§ **CHALLENGE**
The data below needs to be returned exactly, line for line.

§ **SOURCE DATA**
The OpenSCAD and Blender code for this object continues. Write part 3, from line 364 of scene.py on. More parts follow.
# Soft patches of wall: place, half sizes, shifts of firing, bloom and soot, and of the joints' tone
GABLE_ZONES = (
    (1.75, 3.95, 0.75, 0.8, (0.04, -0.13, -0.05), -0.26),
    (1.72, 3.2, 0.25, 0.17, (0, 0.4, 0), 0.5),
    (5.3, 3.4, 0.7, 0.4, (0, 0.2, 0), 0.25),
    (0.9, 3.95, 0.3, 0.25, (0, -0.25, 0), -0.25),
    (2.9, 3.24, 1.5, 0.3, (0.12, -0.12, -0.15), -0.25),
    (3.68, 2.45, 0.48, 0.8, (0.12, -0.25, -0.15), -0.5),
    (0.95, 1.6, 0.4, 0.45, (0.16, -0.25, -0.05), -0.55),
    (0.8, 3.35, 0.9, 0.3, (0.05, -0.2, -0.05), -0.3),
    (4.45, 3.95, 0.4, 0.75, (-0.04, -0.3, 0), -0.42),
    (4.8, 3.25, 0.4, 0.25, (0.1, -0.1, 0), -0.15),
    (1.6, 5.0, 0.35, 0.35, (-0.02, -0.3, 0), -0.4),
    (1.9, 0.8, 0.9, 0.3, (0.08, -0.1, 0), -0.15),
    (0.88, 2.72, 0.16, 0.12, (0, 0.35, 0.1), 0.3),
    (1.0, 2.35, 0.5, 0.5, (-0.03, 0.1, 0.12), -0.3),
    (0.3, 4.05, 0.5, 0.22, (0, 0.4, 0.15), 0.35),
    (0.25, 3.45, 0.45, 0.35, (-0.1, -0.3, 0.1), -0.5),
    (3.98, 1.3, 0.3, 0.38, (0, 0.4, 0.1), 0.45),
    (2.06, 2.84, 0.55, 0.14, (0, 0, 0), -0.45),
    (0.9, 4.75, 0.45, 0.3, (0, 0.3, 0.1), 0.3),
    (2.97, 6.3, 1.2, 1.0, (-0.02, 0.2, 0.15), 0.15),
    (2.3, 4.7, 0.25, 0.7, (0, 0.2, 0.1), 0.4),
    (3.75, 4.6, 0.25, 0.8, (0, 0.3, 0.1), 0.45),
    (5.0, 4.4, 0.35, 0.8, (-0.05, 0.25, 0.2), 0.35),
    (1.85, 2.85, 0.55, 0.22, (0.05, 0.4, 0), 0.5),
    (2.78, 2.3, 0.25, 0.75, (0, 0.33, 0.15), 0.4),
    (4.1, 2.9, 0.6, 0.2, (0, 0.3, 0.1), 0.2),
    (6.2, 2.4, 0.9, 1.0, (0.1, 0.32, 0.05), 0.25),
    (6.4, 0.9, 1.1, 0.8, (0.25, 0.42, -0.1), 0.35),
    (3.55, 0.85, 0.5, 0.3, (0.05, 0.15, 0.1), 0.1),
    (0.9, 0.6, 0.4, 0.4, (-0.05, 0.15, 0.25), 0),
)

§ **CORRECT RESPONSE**
The OpenSCAD and Blender code for this object continues. Write part 3, from line 364 of scene.py on. More parts follow.
# Soft patches of wall: place, half sizes, shifts of firing, bloom and soot, and of the joints' tone
GABLE_ZONES = (
    (1.75, 3.95, 0.75, 0.8, (0.04, -0.13, -0.05), -0.26),
    (1.72, 3.2, 0.25, 0.17, (0, 0.4, 0), 0.5),
    (5.3, 3.4, 0.7, 0.4, (0, 0.2, 0), 0.25),
    (0.9, 3.95, 0.3, 0.25, (0, -0.25, 0), -0.25),
    (2.9, 3.24, 1.5, 0.3, (0.12, -0.12, -0.15), -0.25),
    (3.68, 2.45, 0.48, 0.8, (0.12, -0.25, -0.15), -0.5),
    (0.95, 1.6, 0.4, 0.45, (0.16, -0.25, -0.05), -0.55),
    (0.8, 3.35, 0.9, 0.3, (0.05, -0.2, -0.05), -0.3),
    (4.45, 3.95, 0.4, 0.75, (-0.04, -0.3, 0), -0.42),
    (4.8, 3.25, 0.4, 0.25, (0.1, -0.1, 0), -0.15),
    (1.6, 5.0, 0.35, 0.35, (-0.02, -0.3, 0), -0.4),
    (1.9, 0.8, 0.9, 0.3, (0.08, -0.1, 0), -0.15),
    (0.88, 2.72, 0.16, 0.12, (0, 0.35, 0.1), 0.3),
    (1.0, 2.35, 0.5, 0.5, (-0.03, 0.1, 0.12), -0.3),
    (0.3, 4.05, 0.5, 0.22, (0, 0.4, 0.15), 0.35),
    (0.25, 3.45, 0.45, 0.35, (-0.1, -0.3, 0.1), -0.5),
    (3.98, 1.3, 0.3, 0.38, (0, 0.4, 0.1), 0.45),
    (2.06, 2.84, 0.55, 0.14, (0, 0, 0), -0.45),
    (0.9, 4.75, 0.45, 0.3, (0, 0.3, 0.1), 0.3),
    (2.97, 6.3, 1.2, 1.0, (-0.02, 0.2, 0.15), 0.15),
    (2.3, 4.7, 0.25, 0.7, (0, 0.2, 0.1), 0.4),
    (3.75, 4.6, 0.25, 0.8, (0, 0.3, 0.1), 0.45),
    (5.0, 4.4, 0.35, 0.8, (-0.05, 0.25, 0.2), 0.35),
    (1.85, 2.85, 0.55, 0.22, (0.05, 0.4, 0), 0.5),
    (2.78, 2.3, 0.25, 0.75, (0, 0.33, 0.15), 0.4),
    (4.1, 2.9, 0.6, 0.2, (0, 0.3, 0.1), 0.2),
    (6.2, 2.4, 0.9, 1.0, (0.1, 0.32, 0.05), 0.25),
    (6.4, 0.9, 1.1, 0.8, (0.25, 0.42, -0.1), 0.35),
    (3.55, 0.85, 0.5, 0.3, (0.05, 0.15, 0.1), 0.1),
    (0.9, 0.6, 0.4, 0.4, (-0.05, 0.15, 0.25), 0),
)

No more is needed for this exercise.